Nvidia has been a top beneficiary of technology companies’ race to build AI into their products and services, and the latest gain in its stock came a day after it ended a session with a market capitalization above Amazon’s for the first time in two decades.
Amazon’s market capitalization was $1.776 trillion after its stock rose 1.39% on Wednesday.
Nvidia controls about 80% of the high-end AI chip market, a position that has boosted its stock price 47% this year after it more than tripled in 2023. Customers face shortages of Nvidia’s top-of-the-line components while AI developers face months-long waiting lists to use its processors through cloud-computing providers.
Technology-related companies, including Microsoft and Meta Platforms, have also rallied to record highs on AI optimism.
Nvidia’s quarterly report next Wednesday will be among Wall Street’s most closely watched of the week. Analysts expect another blowout quarter and outlook, and anything less could deflate Wall Street’s AI rally, some investor warned. “The market recognizes Nvidia as the AI king. But if Nvidia has one bad quarterly report, if they don’t overly-exceed investors’ expectations, this thing could sell off 20 or 30 percent in one after-hours session,” said Jake Dollarhide, Chief Executive Officer of Longbow Asset Management in Tulsa. Susquehanna analyst Christopher Rolland on Wednesday increased his price target for Nvidia’s stock to $850 from $625, saying he expects strong quarterly results and guidance. Nvidia shares were last at $739.

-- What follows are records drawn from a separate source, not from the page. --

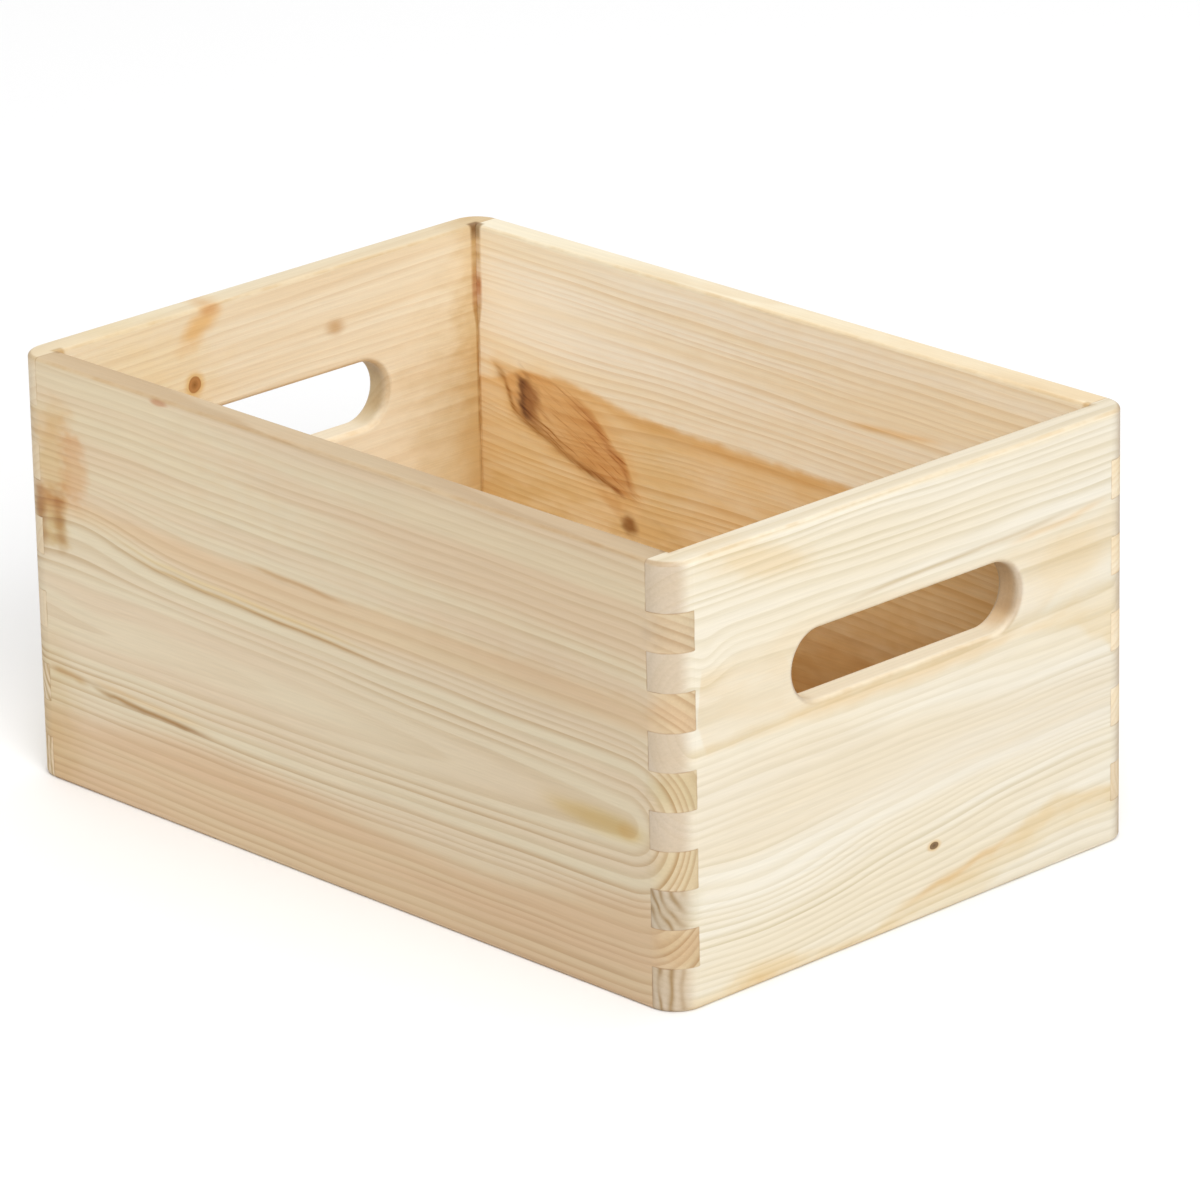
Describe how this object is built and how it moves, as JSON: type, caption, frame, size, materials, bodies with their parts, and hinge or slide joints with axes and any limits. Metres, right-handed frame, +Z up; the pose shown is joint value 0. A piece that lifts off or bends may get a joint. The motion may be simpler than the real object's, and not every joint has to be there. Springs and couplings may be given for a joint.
{
  "type": "wooden crate",
  "caption": "Open-topped pine crate with finger-jointed rounded corners, a rebated bottom panel and an oblong hand slot in each end.",
  "frame": {"origin": "centre of the footprint, on the surface the crate stands on", "axes": "+X along the crate's length towards the right end board, +Y across it towards the back side board, +Z up"},
  "size_m": [0.294, 0.2, 0.142],
  "materials": {
    "pine": "bare planed and sanded pine, matt",
    "pine_plywood": "bare sanded plywood, matt",
    "pin_steel": "bright drawn wire"
  },
  "bodies": {
    "root": {"front_side_board": "pine", "back_side_board": "pine", "left_end_board": "pine", "right_end_board": "pine", "bottom_panel": "pine_plywood", "bottom_pins": "pin_steel"}
  },
  "joints": []
}
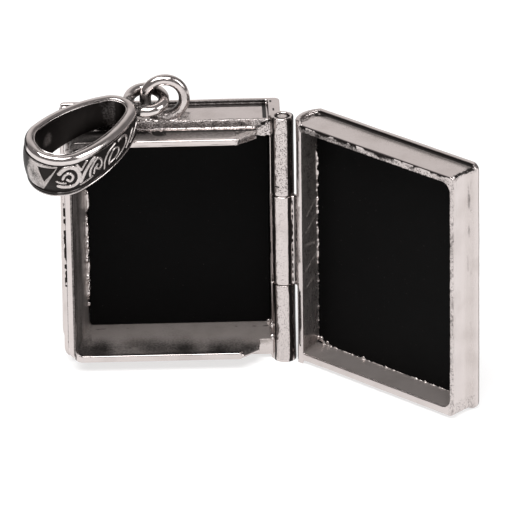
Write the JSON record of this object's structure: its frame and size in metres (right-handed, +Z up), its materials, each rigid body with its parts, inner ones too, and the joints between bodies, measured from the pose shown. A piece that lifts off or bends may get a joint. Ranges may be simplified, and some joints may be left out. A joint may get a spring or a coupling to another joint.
{
  "type": "book locket pendant",
  "caption": "Open book-shaped box locket with a side hinge, black lined trays, an upright ring and a wide tapered bail.",
  "frame": {"origin": "middle of the back cover's lower edge, on the surface that the open locket stands on", "axes": "+X along the back cover towards the hinge, +Y from the open rim to the back cover, +Z up along the hinge"},
  "size_m": [0.0584, 0.0263, 0.0408],
  "materials": {
    "case_silver": "polished silver, blackened in the recesses",
    "lid_silver": "polished silver, blackened in the recesses",
    "pin_silver": "polished silver",
    "bail_silver": "polished rims, blackened ground",
    "lining_black": "matt black"
  },
  "bodies": {
    "case": {"case": "case_silver", "hinge_pin": "pin_silver", "case_lining": "lining_black"},
    "lid": {"lid": "lid_silver", "lid_lining": "lining_black"},
    "bail": {"bail": "bail_silver"}
  },
  "joints": [
    {"name": "lid_hinge", "type": "hinge", "parent": "case", "child": "lid", "pos_m": [0.01493, -0.00565, 0.0175], "axis": [0, 0, 1], "range_deg": [-136, 44]},
    {"name": "bail_swing", "type": "hinge", "parent": "case", "child": "bail", "pos_m": [-0.00277, -0.00551, 0.03753], "axis": [-0.0169, -0.3084, 0.9511], "range_deg": [-75, 25]}
  ],
  "couplings": [
    {"joint": "bail_swing", "follows": "lid_hinge", "ratio": 0.55}
  ]
}
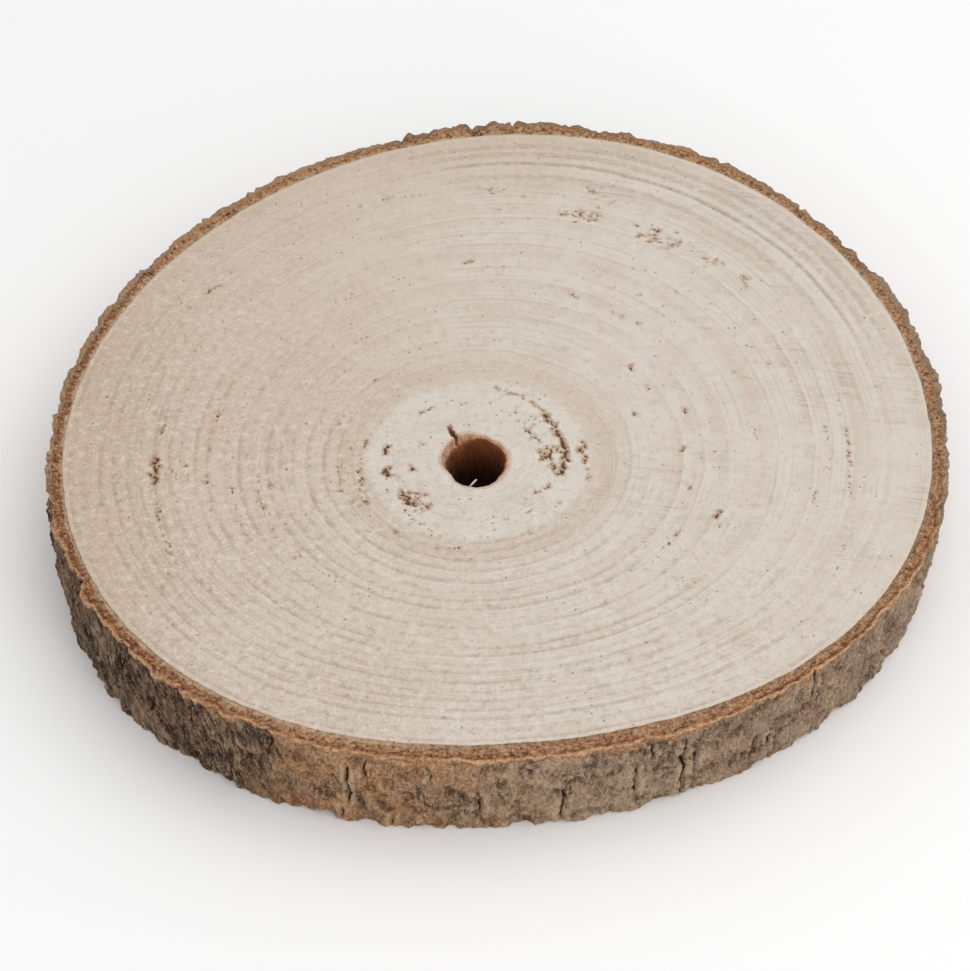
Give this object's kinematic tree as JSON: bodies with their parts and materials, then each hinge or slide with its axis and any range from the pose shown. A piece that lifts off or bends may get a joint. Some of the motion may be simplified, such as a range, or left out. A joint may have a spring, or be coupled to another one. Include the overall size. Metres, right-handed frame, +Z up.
{
  "type": "wood slice",
  "caption": "Round cross-cut slice of a light-coloured trunk, bark left on its edge, with a through hole at its off-centre pith.",
  "frame": {"origin": "centre of the bounding box, on the underside that the slice rests on", "axes": "+Z up along the trunk, from the underside to the upper saw cut; +Y from the narrow-ringed side, which the pith is nearer to, towards the wide-ringed side; +X to the right when seen from above with +Y away"},
  "size_m": [0.2456, 0.2462, 0.029],
  "materials": {
    "wood": "matt, sawn and lightly sanded pale wood with rough grey-brown bark round the edge"
  },
  "bodies": {
    "root": {"wood_slice": "wood"}
  },
  "joints": []
}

An early leader in the AI race, Microsoft in January overtook Apple to become the world’s most valuable company, now valued at over $3 trillion. State oil giant Saudi Aramco is the world’s third most valuable publicly-listed company, according to LSEG.
Analysts, on average, see Nvidia’s January fiscal quarter revenue more than tripling to $20.37 billion, fueled by demand for its top-shelf AI chips, according to LSEG data. Analysts see its adjusted net profit surging over 400% to $11.38 billion.
Nvidia is trading at around 34 times expected earnings, up from about 24 in early January, and down from over 50 a year ago, according to LSEG.